Feuer — who is strategizing with a bipartisan group of prosecutors nationally — said one helpful reform would be to make it illegal in every state for someone subject to a temporary restraining order to purchase a gun.
The city attorney also thinks there’s room for more careful restrictions on gun purchases by people with mental health issues.
In my conversation with Garcia, she told me — and then repeated for emphasis — that she was heartbroken by what her home state of Texas has done about guns at school. Last year, Texas made it legal to carry concealed weapons on college campuses, and that right has now been expanded to include community colleges.
She does not agree with the argument that, in a nation with an estimated 300 million guns and far more gun violence than any other country, having more guns on campus makes everyone safer.
“People are going to say, well, if you have a gun you can defend yourself,” said Garcia, who had nightmares for years and whose upper body is still twisted from the damage caused by the bullet that tore into her. “How are you going to defend yourself if a whole bunch of people are packing guns? Can you imagine the crossfire?”
Just as someone came to her aid half a century ago, Garcia said, lots of brave people came to the aid of those who were cut down in Las Vegas. She sees hope in that, and prays there’s a national reconciliation on curbing senseless violence.

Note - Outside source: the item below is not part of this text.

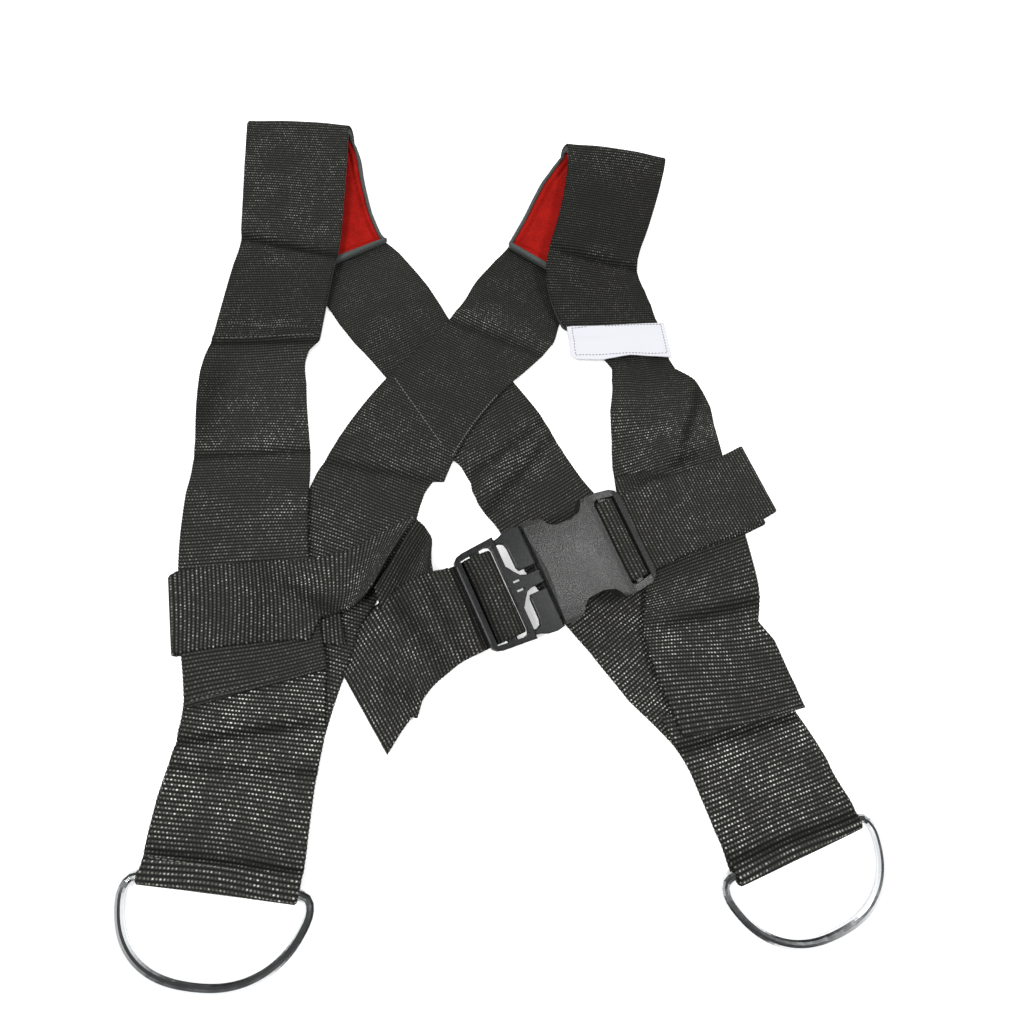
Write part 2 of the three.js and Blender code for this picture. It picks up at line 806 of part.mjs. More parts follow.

One commentator said Monday that mass shootings are the price of freedom.
It’s true that we can’t protect everyone at all times in a country that values civil liberties.
But mass shootings and daily bloodshed are not the price of freedom.
They are the price of gun lust, the multimillion-dollar clout of the gun lobby, the mind-twisting glorification of violence and, most of all, the unconscionable failure of lawmakers to keep us as safe as we can possibly be.